After I have the basic materials and ideas, I can probably construct it on my own via experimentation, but I just thought that this was amazingly cool and wanted to try making my own if it is viable cost and time wise.
posted by Peregrin5 to Science & Nature (5 answers total) 4 users marked this as a favorite
Have you looked at the original journal paper? Even if you can't afford a fancy setup (maybe they didn't have a fancy setup either) it might give you ideas and answer some of your questions.
posted by zeek321 at 4:44 PM on December 6, 2011 [1 favorite]

You can find some of the answers in their first paper. Here are the key paragraphs:

A container (5 x 5 x 3 cm^3) is filled with silicon oil and placed on a vibration exciter driven by a low frequency generator. Silicon oils are used to avoid surfactant effects. We explored the phenomena described below in a large range of viscosities: 5 x 10^-3 < mu < 1 Pa s. The reported quantitative results were obtained with Rhodorsyl oil 47V 500, which has a viscosity mu = 500 x 10^-3 Pa s, surface tension sigma = 20.9 mN/m, and density rho = 965 kg/m^3. In our experiments, the amplitude of the imposed oscillation is below the Faraday instability threshold so that the surface of the bath is stable. Care is taken for the drop and the bath to be at the same temperature. The motion can be observed in stroboscopic light or, for transients, with a fast
video camera (1000 images/s). We measure the forcing acceleration gamma = gamma_m*cos(omega*t).

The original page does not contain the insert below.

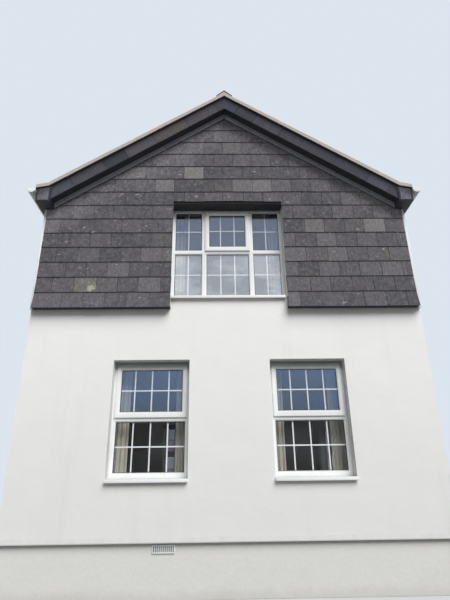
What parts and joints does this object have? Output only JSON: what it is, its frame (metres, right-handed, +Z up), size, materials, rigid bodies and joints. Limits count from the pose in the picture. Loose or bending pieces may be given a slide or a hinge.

A drop deposited on a motionless bath vanishes in a few tenths of a second. If we oscillate the substrate vertically, several regimes are observed where coalescence is either completely inhibited or strongly delayed. With small drops and large enough forcing, a stationary regime is observed where the drop lifts up from the surface at each period (Fig. 1). In this bouncing regime, the air separating the drop from the film is constantly renewed: there is no aging of the system. As a result, the lifetime of these drops appears unlimited. For instance, using an oil (mu = 20 x 10^-3 Pa s at omega/2*pi = 80 Hz and gamma_m = 6g) we kept a drop of diameter d = 1 mm bouncing for three days. During this motion the smaller drops (d < 1 mm) remain nearly spherical.

posted by mr_roboto at 5:23 PM on December 6, 2011 [1 favorite]

You can find vibration exciters here or here. This will be your major expense. You might need a function generator; you can get one off ebay.

Google the oil (a quick search shows it might actually be called "Rhodorsil"). You can get it a bunch of places.

I don't think you need a high-speed camera to just observe the non-coalescence phenomenon.
posted by mr_roboto at 5:37 PM on December 6, 2011 [1 favorite]

You may be able to substitute a loudspeaker for a vibration exciter. You can find lots of neat videos on youtube of people vibrating liquids on a loudspeaker.
posted by moonmilk at 5:40 PM on December 6, 2011 [1 favorite]

Thanks guys! I'll do my best with this!